Well, there is more code to write, but IMHO that would be for relatively advanced techniques or, say, working with terabytes of data instead of megabytes.

If you want to write code for applied statistics, then maybe so indicate, have a portfolio of code, and contact the usual suspects -- US national security and medical research. I'm not optimistic. I've given my opinion -- find a good application and found a startup to monetize it.

It is true that today there is a WSJ article on how technical, with algorithms for trading, Wall Street has become. The article has next to nothing on what applied math is being used but does have lots of names, maybe some you could contact. Actually, the article mentions that Goldman Sachs (GS) got hot on such applied math. Well, that was about when I wrote Fisher Black, of Black-Scholes, there at GS asking about applied math at GS, and I got back a nice letter from Black saying that he saw no such opportunities. Well, the WSJ article today claims that that time was when GS was getting hot on applied math.

If you want to know about applied math on Wall Street, then try to get an opinion or overview from, say, James Simons.

Again, IMHO, it's academics, US national security, medical research, maybe a few other situations, but best of all, start a business, the money making kind.

At my previous job we used some similar techniques in (1) social media monitoring and in (2) cyber security applications.
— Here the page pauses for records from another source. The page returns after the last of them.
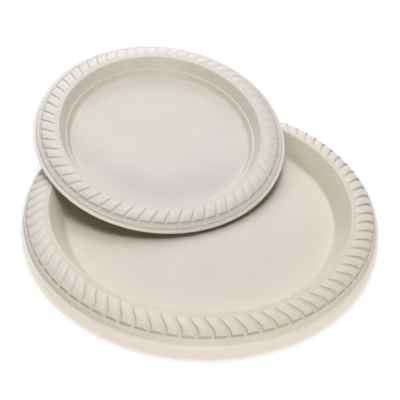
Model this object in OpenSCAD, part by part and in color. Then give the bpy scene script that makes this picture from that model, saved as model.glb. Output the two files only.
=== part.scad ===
// Two round disposable plates, the small one resting askew in the large one.
// Each plate is a single moulded sheet of even thickness: a flat foot, a sloping wall,
// a crowned flange with a ring of raised S-shaped lobes, and a low outer lip.
// The two patterns of lobes lean opposite ways.

/* [Sheet] */
// Thickness of the moulded sheet
sheet = 0.5; // [0.4:0.05:0.7]
// Height of each lobe above the flange between the lobes
lobe_rise = 0.6; // [0.4:0.05:0.9]
// Thickness left round the hollow under each lobe
lobe_wall = 0.5; // [0.4:0.05:0.7]

/* [Large plate] */
// Diameter over the lip
large_d = 228; // [210:1:250]
// Width of the rim, from its inner corner to the lip's edge
large_rim_w = 17.8; // [16.5:0.1:19]
// Height of the rim's inner corner above the foot
large_corner_h = 15.9; // [14.8:0.1:17]
// Distance that the wall leans outwards on its way up
large_wall_run = 8.8; // [7:0.1:11]
// Height at the middle of the flange
large_crown_h = 14.8; // [14:0.1:15.4]
// Height of the edge between the flange and the outer riser
large_riser_h = 10.95; // [10:0.05:12]
// Height of the lip's outer edge
large_lip_h = 7.2; // [6:0.1:8.5]
// Width of the lip
large_lip_w = 1.7; // [1.2:0.1:2.2]
// Number of lobes
large_lobes = 80; // [60:1:90]
// Smooth ring between the lobes and the riser
large_ledge_w = 1.5; // [1.2:0.1:2]
// Distance along the rim that each lobe leans between its two ends
large_lobe_lean = 5.4; // [3:0.1:6]
// Angle from the front at which one lobe's outer corner stands
large_lobe_turn = -3.2; // [-6:0.1:6]

/* [Small plate] */
// Diameter over the lip
small_d = 176; // [160:1:190]
// Width of the rim, from its inner corner to the lip's edge
small_rim_w = 17.8; // [16.5:0.1:19]
// Height of the rim's inner corner above the foot
small_corner_h = 13.2; // [12:0.1:15]
// Distance that the wall leans outwards on its way up
small_wall_run = 6.8; // [6:0.1:9]
// Height at the middle of the flange
small_crown_h = 12.9; // [11.9:0.1:13]
// Height of the edge between the flange and the outer riser
small_riser_h = 10.5; // [10.2:0.05:11]
// Height of the lip's outer edge
small_lip_h = 8.8; // [8:0.1:9.2]
// Width of the lip
small_lip_w = 2.1; // [1.6:0.1:2.6]
// Number of lobes
small_lobes = 60; // [48:1:72]
// Smooth ring between the lobes and the riser
small_ledge_w = 3.1; // [2.4:0.1:3.8]
// Distance along the rim that each lobe leans between its two ends
small_lobe_lean = 4.4; // [3:0.1:6]
// Angle from the front at which one lobe's outer corner stands
small_lobe_turn = -0.4; // [-6:0.1:6]
// Height of the small step round the wall
small_step_h = 5; // [3.5:0.1:7]
// Width of the small step round the wall
small_step_w = 1.1; // [0.9:0.1:1.5]

/* [Rest] */
// Distance between the centres of the two plates
slide = 69.3; // [64:0.1:72]
// Direction in which the small plate has slid, from the right, anticlockwise
slide_turn = 116.4; // [0:0.1:360]
// Air left between the two plates at the points where they touch
seat_gap = 0.2; // [0.1:0.05:0.4]

/* [Hidden] */
$fn = 180;

// Rounding of the sheet's bends, on its upper face
large_foot_round = 3.6;
small_foot_round = 2.2;
crest_round = 1.6;
crown_round = 20;
edge_round = 0.6;
lip_round = 0.6;
step_round = 0.6;
bend_steps = 4;
crown_steps = 1;
edge_steps = 2;

// Distance that the riser leans outwards, and height gained across each narrow step
large_riser_run = 1.0;
small_riser_run = 0.7;
step_rise = 0.3;

// Lobes: smooth ring inside them, share of the pitch that one fills, points along a side
lobe_inset = 2.9;
lobe_share = 0.68;
lobe_steps = 5;

// Side to which the lobes lean, how far their sides curl from a straight lean towards an S,
// and the share of their length, from the outer end, that runs straight to the centre
large_lobe_hand = 1;
small_lobe_hand = -1;
large_lobe_curl = 1;
small_lobe_curl = 0.35;
large_lobe_straight = 0.12;
small_lobe_straight = 0;

// Angle at which the front of the stack lies
front = -90;

// Room that a cutting shape has beyond the sheet, and the band of lobes at its two edges
past = 2;
band_past = 0.6;

// Search for the resting tilt: its step and reach round the foot's edge, the lowest and
// highest tilt, and how often the span between them is halved
rest_step = 0.5;
rest_reach = 150;
least_tilt = 2;
most_tilt = 35;
halvings = 20;

// Places in the list that describes a plate
RADIUS = 0;
RIM_W = 1;
CORNER_H = 2;
WALL_RUN = 3;
CROWN_H = 4;
RISER_H = 5;
LIP_H = 6;
LIP_W = 7;
LOBES = 8;
LEDGE_W = 9;
LOBE_TURN = 10;
FOOT_ROUND = 11;
RISER_RUN = 12;
STEP_H = 13;
STEP_W = 14;
LOBE_LEAN = 15;
HAND = 16;
CURL = 17;
STRAIGHT = 18;

// Place of the crest among a plate's corners, counted back from its lip
CREST = 5;

LARGE = [
    large_d / 2, large_rim_w, large_corner_h, large_wall_run, large_crown_h, large_riser_h,
    large_lip_h, large_lip_w, large_lobes, large_ledge_w, large_lobe_turn,
    large_foot_round, large_riser_run, 0, 0,
    large_lobe_lean, large_lobe_hand, large_lobe_curl, large_lobe_straight
];
SMALL = [
    small_d / 2, small_rim_w, small_corner_h, small_wall_run, small_crown_h, small_riser_h,
    small_lip_h, small_lip_w, small_lobes, small_ledge_w, small_lobe_turn,
    small_foot_round, small_riser_run, small_step_h, small_step_w,
    small_lobe_lean, small_lobe_hand, small_lobe_curl, small_lobe_straight
];

// Plane geometry for a path of corners, each with a radius to which it is rounded
function unit(v) = v / norm(v);
function left_of(v) = [-v[1], v[0]];
function turned(v, angle) = [
    v[0] * cos(angle) - v[1] * sin(angle),
    v[0] * sin(angle) + v[1] * cos(angle)
];
function bend(a, b, c) = atan2(cross(unit(b - a), unit(c - b)), unit(b - a) * unit(c - b));

function bend_centre(a, b, c, radius) =
    let (u = unit(b - a), angle = bend(a, b, c))
    b - u * radius * tan(abs(angle) / 2) + sign(angle) * radius * left_of(u);

function bend_points(a, b, c, radius, steps) =
    let (u = unit(b - a), angle = bend(a, b, c))
    let (spoke = -sign(angle) * radius * left_of(u))
    [for (k = [0:steps]) bend_centre(a, b, c, radius) + turned(spoke, angle * k / steps)];

function rounded(path, radii, steps) = [
    for (k = [0:len(path) - 1])
        each radii[k] == 0
            ? [path[k]]
            : bend_points(path[k - 1], path[k], path[k + 1], radii[k], steps[k])
];

// The same path moved square to itself by a distance, to its right as it runs outwards
function normal_at(path, k) =
    let (before = k == 0 ? path[1] - path[0] : path[k] - path[k - 1])
    let (after = k == len(path) - 1 ? before : path[k + 1] - path[k])
    let (n1 = left_of(unit(before)), n2 = left_of(unit(after)))
    (n1 + n2) / (1 + n1 * n2);
function beside(path, distance) = [
    for (k = [0:len(path) - 1]) path[k] - distance * normal_at(path, k)
];
function radii_beside(path, radii, distance) = [
    for (k = [0:len(path) - 1])
        radii[k] == 0
            ? 0
            : radii[k] + distance * sign(bend(path[k - 1], path[k], path[k + 1]))
];
function raised(points, height) = [for (p = points) p + [0, height]];
function reversed(points) = [for (k = [len(points) - 1:-1:0]) points[k]];

// Corners of a plate's upper face, from its centre to its lip
function corner_r(p) = p[RADIUS] - p[RIM_W];
function riser_r(p) = p[RADIUS] - p[LIP_W] - p[RISER_RUN];
function foot_r(p) = corner_r(p) - p[WALL_RUN];
function step_r(p) =
    foot_r(p) + (p[WALL_RUN] - p[STEP_W]) * (p[STEP_H] - sheet) / (p[CORNER_H] - sheet);
function wall_corners(p) = p[STEP_W] == 0 ? [] : [
    [step_r(p), p[STEP_H]],
    [step_r(p) + p[STEP_W], p[STEP_H] + step_rise]
];
function corners(p) = [
    [0, sheet],
    [foot_r(p), sheet],
    each wall_corners(p),
    [corner_r(p), p[CORNER_H]],
    [(corner_r(p) + riser_r(p)) / 2, p[CROWN_H]],
    [riser_r(p), p[RISER_H]],
    [p[RADIUS] - p[LIP_W], p[LIP_H] + step_rise],
    [p[RADIUS], p[LIP_H]]
];
function corner_radii(p) = [
    0, p[FOOT_ROUND],
    each p[STEP_W] == 0 ? [] : [step_round, step_round],
    crest_round, crown_round, edge_round, lip_round, 0
];
function corner_steps(p) = [
    0, bend_steps,
    each p[STEP_W] == 0 ? [] : [edge_steps, edge_steps],
    bend_steps, crown_steps, edge_steps, edge_steps, 0
];

function upper_face(p) = rounded(corners(p), corner_radii(p), corner_steps(p));
function under_face(p) = rounded(
    beside(corners(p), sheet),
    radii_beside(corners(p), corner_radii(p), sheet),
    corner_steps(p)
);

// Outline of one lobe, seen from above
function lobe_inner(p) = corner_r(p) + lobe_inset;
function lobe_outer(p) = riser_r(p) - p[LEDGE_W];
function smooth(u) = u * u * (3 - 2 * u);
function sway(p, u) =
    let (v = max(0, (u - p[STRAIGHT]) / (1 - p[STRAIGHT])))
    v + p[CURL] * (smooth(v) - v);
function along(p, inset, u) = (lobe_outer(p) - inset) * (1 - u) + (lobe_inner(p) + inset) * u;
function polar(r, angle) = [r * cos(angle), r * sin(angle)];
function angle_of(arc, r) = arc / r * 180 / PI;
function lobe_side(p, inset, across) = [
    for (k = [0:lobe_steps])
        let (r = along(p, inset, k / lobe_steps))
        let (u = (lobe_outer(p) - r) / (lobe_outer(p) - lobe_inner(p)))
        let (lean = angle_of(p[LOBE_LEAN], lobe_outer(p)) * sway(p, u))
        let (shift = angle_of(inset, r) * (1 - 2 * across))
        polar(r, p[HAND] * (across * lobe_share * 360 / p[LOBES] + shift - lean))
];
function lobe_outline(p, inset) = concat(
    lobe_side(p, inset, 0),
    reversed(lobe_side(p, inset, 1))
);

// How the small plate comes to rest: its foot on the large plate's floor at the front,
// and its round foot edge over the large plate's crest at two places behind that.
function crest_at(p) =
    let (c = corners(p), k = len(c) - CREST)
    bend_centre(c[k - 1], c[k], c[k + 1], crest_round);
function flange_height(p, r) =
    p[CORNER_H] - (p[CORNER_H] - p[CROWN_H]) * (r - corner_r(p)) * 2 / (riser_r(p) - corner_r(p));

// Rings that the foot may land on: radius, height and roundness
BEARERS = [
    [crest_at(LARGE)[0], crest_at(LARGE)[1], crest_round],
    [lobe_inner(LARGE), flange_height(LARGE, lobe_inner(LARGE)) + lobe_rise, 0]
];
foot_edge = foot_r(SMALL) - SMALL[FOOT_ROUND]
    * tan(bend(corners(SMALL)[0], corners(SMALL)[1], corners(SMALL)[2]) / 2);
foot_tube = SMALL[FOOT_ROUND] + sheet;

function rest_height(tilt) =
    sheet + seat_gap + foot_tube + foot_edge * sin(tilt) - foot_tube * cos(tilt);
function foot_point(tilt, angle) = [
    foot_edge * cos(angle) * cos(tilt) - foot_tube * sin(tilt) + slide,
    foot_edge * sin(angle),
    foot_edge * cos(angle) * sin(tilt) + foot_tube * cos(tilt) + rest_height(tilt)
];
function air_over(bearer, point) =
    let (reach = bearer[2] + foot_tube + seat_gap)
    let (aside = norm([point[0], point[1]]) - bearer[0])
    abs(aside) >= reach
        ? point[2]
        : point[2] - bearer[1] - sqrt(reach * reach - aside * aside);
function least_air(tilt) = min([
    for (angle = [0:rest_step:rest_reach], bearer = BEARERS)
        air_over(bearer, foot_point(tilt, angle))
]);
function rest_tilt(low, high, rounds) =
    let (middle = (low + high) / 2)
    rounds == 0
        ? middle
        : least_air(middle) < 0
            ? rest_tilt(middle, high, rounds - 1)
            : rest_tilt(low, middle, rounds - 1);

tilt = rest_tilt(least_tilt, most_tilt, halvings);

module sheet_form(p) {
    rotate_extrude()
        polygon(concat(upper_face(p), reversed(under_face(p))));
}

module lobe_ring(p, inset) {
    linear_extrude(height = p[CORNER_H] + past)
        for (k = [0:p[LOBES] - 1])
            rotate(front + p[LOBE_TURN] + k * 360 / p[LOBES])
                polygon(lobe_outline(p, inset));
}

// A ring of revolution under or over the flange, between two heights beside a face
module flange_band(p, face, bottom, top) {
    rotate_extrude()
        intersection() {
            polygon(concat(raised(face, top), reversed(raised(face, bottom))));
            translate([lobe_inner(p) - band_past, 0])
                square([lobe_outer(p) - lobe_inner(p) + 2 * band_past, p[CORNER_H] + past]);
        }
}

module plate(p) {
    difference() {
        union() {
            sheet_form(p);
            intersection() {
                flange_band(p, upper_face(p), -sheet / 2, lobe_rise);
                lobe_ring(p, 0);
            }
        }
        intersection() {
            flange_band(p, under_face(p), -past, lobe_rise);
            lobe_ring(p, lobe_wall);
        }
    }
}

module large_plate() {
    color("#e3dccb")
        plate(LARGE);
}

module small_plate() {
    color("#e8e5dd")
        translate([slide * cos(slide_turn), slide * sin(slide_turn), rest_height(tilt)])
            rotate([0, 0, slide_turn])
                rotate([0, -tilt, 0])
                    rotate([0, 0, -slide_turn])
                        plate(SMALL);
}

large_plate();
small_plate();
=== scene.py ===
"""Two round disposable plates, the small one resting askew in the large one.

Each plate is one closed mesh of a moulded sheet. Its profile runs from the centre over
the upper face to the lip and back under the sheet. Lengths are in millimetres until a
mesh or a place is handed to Blender, which takes metres.
"""

import math

import bpy
import numpy as np
from mathutils import Matrix, Vector


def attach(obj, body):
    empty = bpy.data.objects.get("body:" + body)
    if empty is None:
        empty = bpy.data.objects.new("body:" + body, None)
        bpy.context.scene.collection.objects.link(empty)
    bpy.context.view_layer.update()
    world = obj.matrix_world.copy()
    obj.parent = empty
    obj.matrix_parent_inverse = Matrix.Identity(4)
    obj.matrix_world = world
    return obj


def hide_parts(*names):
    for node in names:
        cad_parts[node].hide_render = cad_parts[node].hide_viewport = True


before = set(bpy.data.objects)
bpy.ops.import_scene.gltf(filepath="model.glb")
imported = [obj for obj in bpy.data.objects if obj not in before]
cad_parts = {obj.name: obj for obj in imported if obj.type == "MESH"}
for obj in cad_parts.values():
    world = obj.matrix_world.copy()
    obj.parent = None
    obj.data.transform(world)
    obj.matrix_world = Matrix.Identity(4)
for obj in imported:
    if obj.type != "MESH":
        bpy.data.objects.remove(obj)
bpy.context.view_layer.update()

MM = 0.001

# The sheet and the shapes that both plates share. The step round a wall and the lip each
# slope by SHELF_RISE over their width.
SHEET = 0.5
CREST_ROUND = 1.6
CROWN_ROUND = 20
EDGE_ROUND = 0.6
STEP_ROUND = 0.6
LIP_ROUND = 0.18
SHELF_RISE = 0.3
LOBE_INSET = 2.9
FRONT = math.radians(-90)

# How many straight pieces draw a wide bend of the profile, its crown and a tight bend
WIDE_STEPS, CROWN_STEPS, TIGHT_STEPS = 6, 8, 3

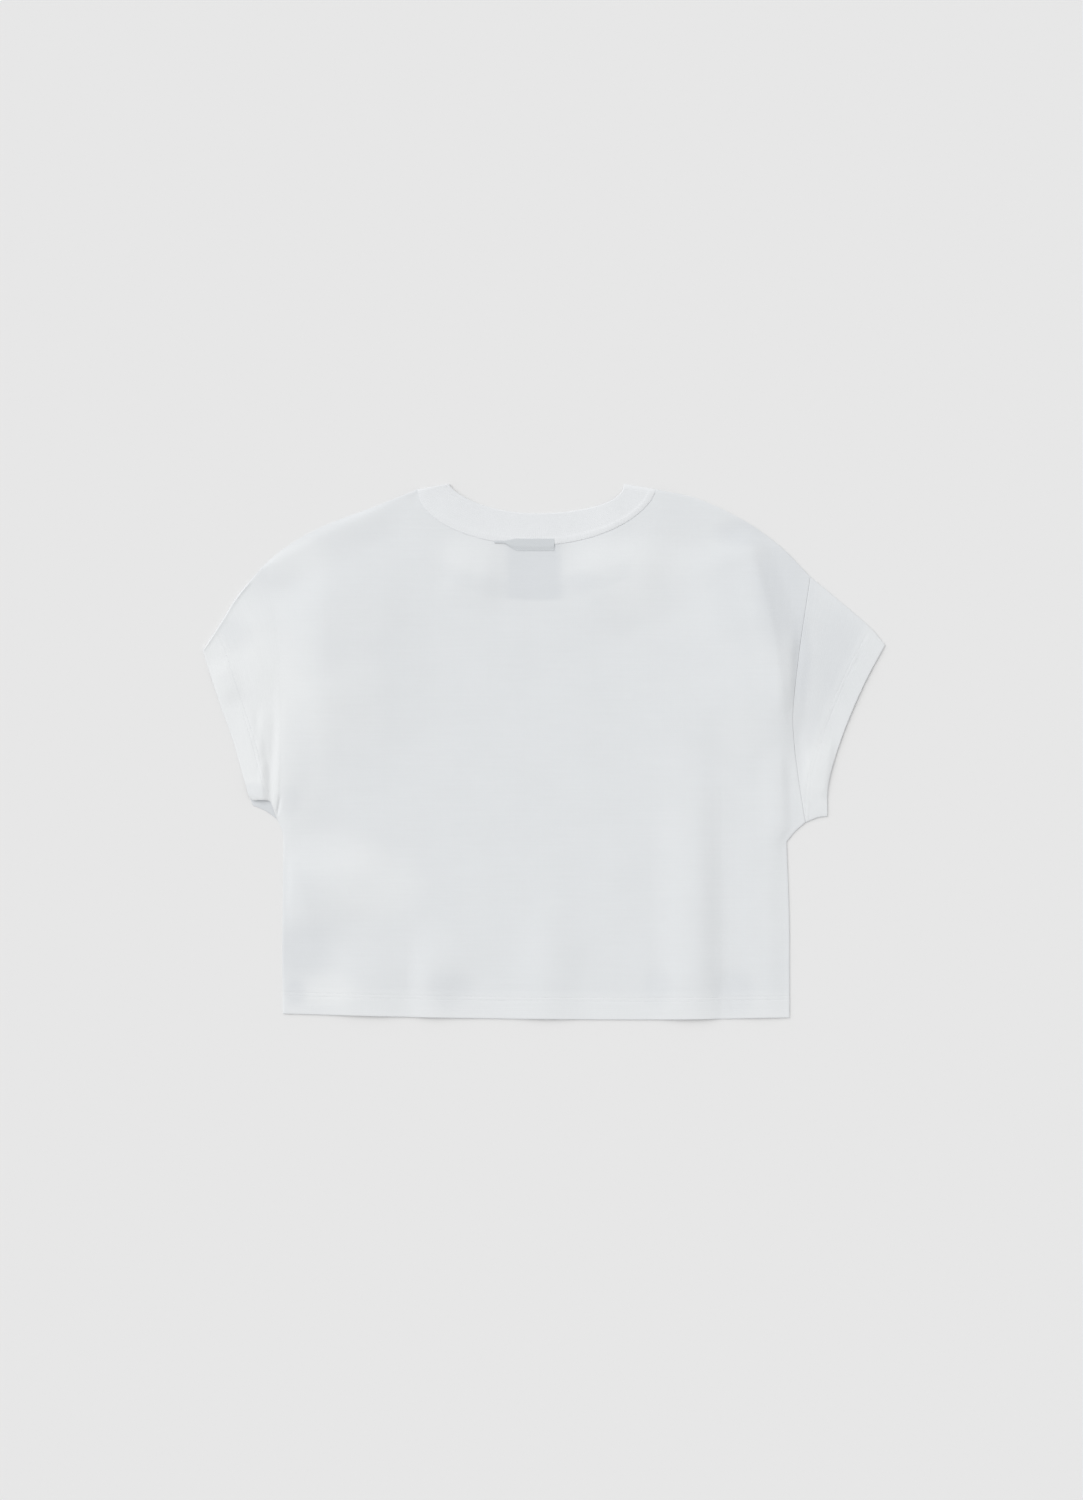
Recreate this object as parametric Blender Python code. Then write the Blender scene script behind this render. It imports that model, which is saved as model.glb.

In (1) we had an applied math team working on it, and in (2) I handed the project over to someone doing a math PhD.

To be fair, resampling wasn't the key to our projects, but we were doing a lot of work understanding probability distributions which is not entirely unrelated.

I love this. Thanks a lot for taking the time to write it!
Can you or someone else TL;DR that for us ADHD folks?
What I wrote is much shorter than the Berkeley course.

The idea of resampling is just dirt simple; read it again, just the first paragraphs, and you'll get it.